La France peut produire abondamment toutes les matieres de premier besoin ; elle ne peut acheter de l’étranger que des marchandises de luxe : le trafic mutuel entre les nations est nécessaire pour entretenir le Commerce. Mais nous nous sommes principalement attachés à la fabrication & au commerce des denrées que nous pouvions tirer de l’étranger ; & par un commerce de concurrence trop recherché, nous avons voulu nuire à nos voisins, & les priver du profit qu’ils retireroient de nous par la vente de leurs marchandises.

Par cette politique nous avons éteint entre eux & nous un commerce réciproque qui étoit pleinement à notre avantage ; ils ont interdit chez eux l’entrée de nos denrées, & nous achetons d’eux par contrebande & fort cher les matieres que nous employons dans nos manufactures. Pour gagner quelques millions à fabriquer & à vendre de belles étoffes, nous avons perdu des milliards sur le produit de nos terres ; & la nation parée de tissus d’or & d’argent, a crû joüir d’un commerce florissant.

Ces manufactures nous ont plongés dans un luxe desordonné qui s’est un peu étendu parmi les autres nations, & qui a excité leur émulation : nous les avons peut-être surpassées par notre industrie ; mais cet avantage a été principalement soûtenu par notre propre consommation.

La consommation qui se fait par les sujets est la source des revenus du souverain ; & la vente du superflu à l’étranger augmente les richesses des sujets. La prospérité de l’état dépend du concours de ces deux avantages : mais la consommation entretenue par le luxe est trop bornée ; elle ne peut se soûtenir que par l’opulence ; les hommes peu favorisés de la fortune ne peuvent s’y livrer qu’à leur préjudice & au desavantage de l’état.

Le ministere plus éclairé sait que la consommation qui peut procurer de grands revenus au souverain, & qui fait le bonheur de ses sujets, est cette consommation générale qui satisfait aux besoins de la vie. Il n’y a que l’indigence qui puisse nous réduire à boire de l’eau, à manger de mauvais pain, & à nous couvrir de haillons ; tous les hommes tendent par leurs travaux à se procurer de bons alimens & de bons vêtemens : on ne peut trop favoriser leurs efforts ; car ce sont les revenus du royaume, les gains & les dépenses du peuple qui font la richesse du souverain.
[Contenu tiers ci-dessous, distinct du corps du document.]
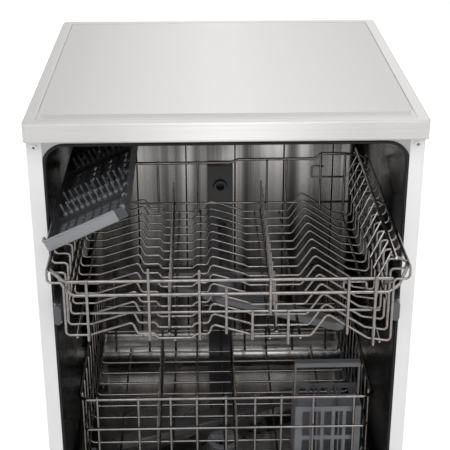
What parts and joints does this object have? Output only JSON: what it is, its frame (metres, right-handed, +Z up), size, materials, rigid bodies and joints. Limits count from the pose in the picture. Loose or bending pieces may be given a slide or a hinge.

Le détail dans lequel nous allons entrer sur les revenus que peuvent procurer d’abondantes récoltes de grains, & sur la liberté dans le commerce de cette denrée, prouvera suffisamment combien la production des matieres de premier besoin, leur débit & leur consommation intéressent tous les différens états du royaume, & fera juger de ce que l’on doit aujourd’hui attendre des vûes du gouvernement sur le rétablissement de l’Agriculture.

Nous avons déjà examiné l’état de l’Agriculture en France, les deux sortes de culture qui y sont en usage, la grande culture ou celle qui se fait avec les chevaux, & la petite culture ou celle qui se fait avec les bœufs, la différence des produits que donnent ces deux sortes de culture, les causes de la dégradation de notre agriculture, & les moyens de la rétablir. Voyez Fermiers, (Economie politiq.)

Nous avons vû que l’on cultive environ 36 millions d’arpens de terre, & que nos récoltes nous donnent, année commune, à-peu-près 45 millions de septiers de blé ; savoir 11 millions produits par la grande culture, & 34 millions par la petite culture[1]. Nous allons examiner le revenu que 45 mil-

  1. Si les cultivateurs étoient assez riches pour traîner les 36 millions d’arpens par la grande culture, conformément aux dix millions qui sont traités actuellement par cette culture, la récolte annuelle seroit environ de 66 millions de septiers, au lieu de 44 millions, comme on va le prouver par l’examen de l’état actuel de la grande culture.